Running Apache Spark ApplicationsPDF version

Spark on YARN deployment modes

In YARN, each application instance has an ApplicationMaster process, which is the first container started for that application. The application is responsible for requesting resources from the ResourceManager. Once the resources are allocated, the application instructs NodeManagers to start containers on its behalf. ApplicationMasters eliminate the need for an active client: the process starting the application can terminate, and coordination continues from a process managed by YARN running on the cluster.

In cluster mode, the Spark driver runs in the ApplicationMaster on a cluster host. A single process in a YARN container is responsible for both driving the application and requesting resources from YARN. The client that launches the application does not need to run for the lifetime of the application.

Cluster mode is not well suited to using Spark interactively. Spark applications that require user input, such as spark-shell and pyspark, require the Spark driver to run inside the client process that initiates the Spark application.

In client mode, the Spark driver runs on the host where the job is submitted.

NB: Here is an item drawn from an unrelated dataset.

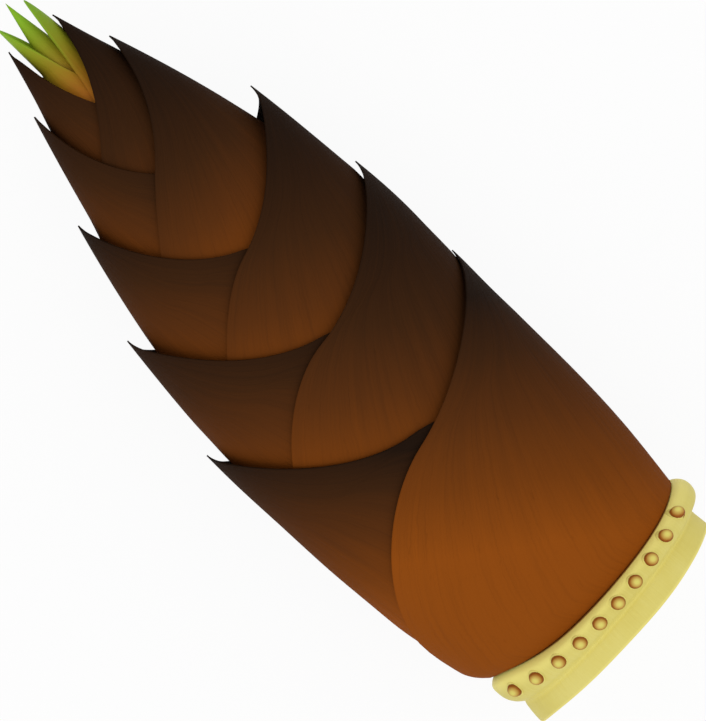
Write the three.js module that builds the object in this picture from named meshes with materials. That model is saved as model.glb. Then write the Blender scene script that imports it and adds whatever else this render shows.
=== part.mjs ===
// Bamboo shoot, freshly cut, lying on its side.
// Units are millimetres and +Z is up.
//
// The shoot is modelled about its own axis: y runs from the cut base to the tip and is 0 where the
// cut meets the upper side, x runs across it to the two sides on which the sheaths have their tips
// by turns, and z away from the surface that it lies on. An angle around the shoot is 0 at the
// upper side, 90 at the right and -90 at the left. Every layer follows one core shape at its own
// level, so the sheaths nest as on a real shoot: level 0 is the core and each level outward is one
// LAYER_PITCH further out.

import * as THREE from 'three';

const { clamp, degToRad, lerp, smoothstep } = THREE.MathUtils;

// ---- driving dimensions -------------------------------------------------------------------

const SPEAR_TIP = 293.8; // height of the highest tip

const CORE_RADIUS = 36.5; // half width of the core where it is fullest
const CORE_DEPTH = 0.85; // depth of the core as a share of its width
const BELLY_DEPTH = 0.93; // the same on the lower side, where the middle of the shoot sags
const BELLY_FROM = 95;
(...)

The ApplicationMaster is responsible only for requesting executor containers from YARN. After the containers start, the client communicates with the containers to schedule work.

Table 1. Deployment Mode Summary
Mode YARN Client Mode YARN Cluster Mode
Driver runs in Client ApplicationMaster
Requests resources ApplicationMaster ApplicationMaster
Starts executor processes YARN NodeManager YARN NodeManager
Persistent services YARN ResourceManager and NodeManagers YARN ResourceManager and NodeManagers
Supports Spark Shell Yes No